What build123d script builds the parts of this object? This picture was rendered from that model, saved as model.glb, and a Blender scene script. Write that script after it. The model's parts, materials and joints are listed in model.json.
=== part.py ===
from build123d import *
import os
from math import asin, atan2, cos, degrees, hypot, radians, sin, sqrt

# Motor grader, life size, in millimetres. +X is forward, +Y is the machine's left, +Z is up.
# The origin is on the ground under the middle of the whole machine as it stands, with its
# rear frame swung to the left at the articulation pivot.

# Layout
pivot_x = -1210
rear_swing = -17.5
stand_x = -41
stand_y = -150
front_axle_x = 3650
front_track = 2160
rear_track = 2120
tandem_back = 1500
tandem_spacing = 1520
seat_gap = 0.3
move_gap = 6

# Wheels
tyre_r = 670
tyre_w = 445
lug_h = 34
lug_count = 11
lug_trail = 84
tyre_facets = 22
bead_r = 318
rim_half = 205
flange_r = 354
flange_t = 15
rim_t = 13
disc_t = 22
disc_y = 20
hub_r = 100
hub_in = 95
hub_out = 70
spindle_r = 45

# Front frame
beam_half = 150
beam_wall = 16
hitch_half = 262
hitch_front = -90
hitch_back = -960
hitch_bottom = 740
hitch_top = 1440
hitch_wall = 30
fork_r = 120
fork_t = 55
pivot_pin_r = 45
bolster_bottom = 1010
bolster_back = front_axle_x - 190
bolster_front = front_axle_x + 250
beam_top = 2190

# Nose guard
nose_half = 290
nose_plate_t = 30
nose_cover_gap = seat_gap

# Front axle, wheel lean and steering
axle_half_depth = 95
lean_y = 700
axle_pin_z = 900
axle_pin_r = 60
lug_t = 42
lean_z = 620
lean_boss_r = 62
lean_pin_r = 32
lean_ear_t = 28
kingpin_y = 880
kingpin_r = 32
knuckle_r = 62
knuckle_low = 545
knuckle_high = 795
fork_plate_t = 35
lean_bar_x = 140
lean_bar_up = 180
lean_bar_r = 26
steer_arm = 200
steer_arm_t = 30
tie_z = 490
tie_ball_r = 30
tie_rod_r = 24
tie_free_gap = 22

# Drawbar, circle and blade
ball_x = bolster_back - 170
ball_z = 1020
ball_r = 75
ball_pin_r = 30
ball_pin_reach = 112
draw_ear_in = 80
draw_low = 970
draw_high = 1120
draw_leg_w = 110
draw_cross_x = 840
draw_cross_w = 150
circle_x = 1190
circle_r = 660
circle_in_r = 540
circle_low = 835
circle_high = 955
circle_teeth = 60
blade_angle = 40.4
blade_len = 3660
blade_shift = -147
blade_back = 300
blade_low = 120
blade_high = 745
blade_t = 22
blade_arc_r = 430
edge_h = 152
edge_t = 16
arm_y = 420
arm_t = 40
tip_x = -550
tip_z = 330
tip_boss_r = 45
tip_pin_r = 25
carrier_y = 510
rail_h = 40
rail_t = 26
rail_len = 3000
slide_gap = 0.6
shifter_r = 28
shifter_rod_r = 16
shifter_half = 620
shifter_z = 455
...
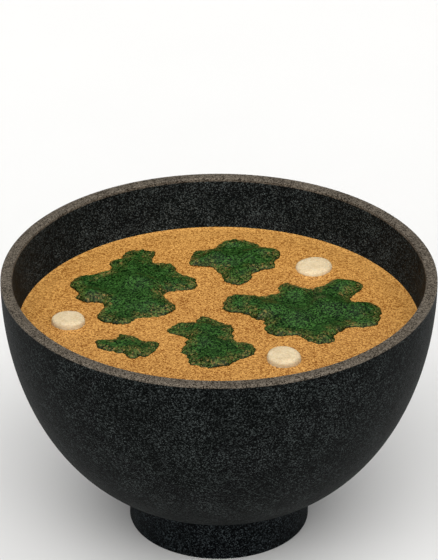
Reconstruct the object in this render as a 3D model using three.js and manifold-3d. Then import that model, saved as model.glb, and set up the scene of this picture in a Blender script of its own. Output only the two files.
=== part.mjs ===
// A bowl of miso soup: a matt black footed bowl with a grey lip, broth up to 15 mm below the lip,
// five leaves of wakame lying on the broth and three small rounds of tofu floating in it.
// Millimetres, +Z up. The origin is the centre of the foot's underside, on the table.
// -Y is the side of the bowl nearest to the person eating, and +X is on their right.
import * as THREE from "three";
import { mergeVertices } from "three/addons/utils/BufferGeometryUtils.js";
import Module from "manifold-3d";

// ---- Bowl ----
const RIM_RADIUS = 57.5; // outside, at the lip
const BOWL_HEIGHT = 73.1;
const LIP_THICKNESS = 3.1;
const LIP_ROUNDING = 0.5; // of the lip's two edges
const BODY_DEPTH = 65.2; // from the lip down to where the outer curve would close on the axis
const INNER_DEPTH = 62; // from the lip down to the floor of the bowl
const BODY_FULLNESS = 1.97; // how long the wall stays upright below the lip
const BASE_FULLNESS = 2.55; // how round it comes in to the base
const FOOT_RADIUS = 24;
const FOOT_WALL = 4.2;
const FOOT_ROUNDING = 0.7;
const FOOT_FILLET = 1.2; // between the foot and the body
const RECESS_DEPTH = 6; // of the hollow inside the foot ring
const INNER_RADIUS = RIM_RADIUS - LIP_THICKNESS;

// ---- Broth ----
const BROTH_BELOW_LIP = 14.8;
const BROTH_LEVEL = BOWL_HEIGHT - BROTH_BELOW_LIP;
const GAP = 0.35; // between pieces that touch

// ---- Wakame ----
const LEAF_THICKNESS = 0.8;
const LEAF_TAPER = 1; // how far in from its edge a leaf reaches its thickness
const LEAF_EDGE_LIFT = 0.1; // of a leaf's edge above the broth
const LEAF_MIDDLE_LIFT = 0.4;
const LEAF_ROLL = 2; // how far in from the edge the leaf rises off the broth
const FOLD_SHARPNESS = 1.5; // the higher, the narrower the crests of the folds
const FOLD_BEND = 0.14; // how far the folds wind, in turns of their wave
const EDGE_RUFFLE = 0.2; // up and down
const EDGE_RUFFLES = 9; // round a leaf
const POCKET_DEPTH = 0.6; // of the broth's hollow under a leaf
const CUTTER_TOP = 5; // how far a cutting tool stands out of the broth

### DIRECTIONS
Extract, word for word, every line beginning with the one that holds "What build123d script" and concluding with the one that holds "spindle_r = 45". Include both of those lines.

### PROBLEM SOLUTION
What build123d script builds the parts of this object? This picture was rendered from that model, saved as model.glb, and a Blender scene script. Write that script after it. The model's parts, materials and joints are listed in model.json.
=== part.py ===
from build123d import *
import os
from math import asin, atan2, cos, degrees, hypot, radians, sin, sqrt

# Motor grader, life size, in millimetres. +X is forward, +Y is the machine's left, +Z is up.
# The origin is on the ground under the middle of the whole machine as it stands, with its
# rear frame swung to the left at the articulation pivot.

# Layout
pivot_x = -1210
rear_swing = -17.5
stand_x = -41
stand_y = -150
front_axle_x = 3650
front_track = 2160
rear_track = 2120
tandem_back = 1500
tandem_spacing = 1520
seat_gap = 0.3
move_gap = 6

# Wheels
tyre_r = 670
tyre_w = 445
lug_h = 34
lug_count = 11
lug_trail = 84
tyre_facets = 22
bead_r = 318
rim_half = 205
flange_r = 354
flange_t = 15
rim_t = 13
disc_t = 22
disc_y = 20
hub_r = 100
hub_in = 95
hub_out = 70
spindle_r = 45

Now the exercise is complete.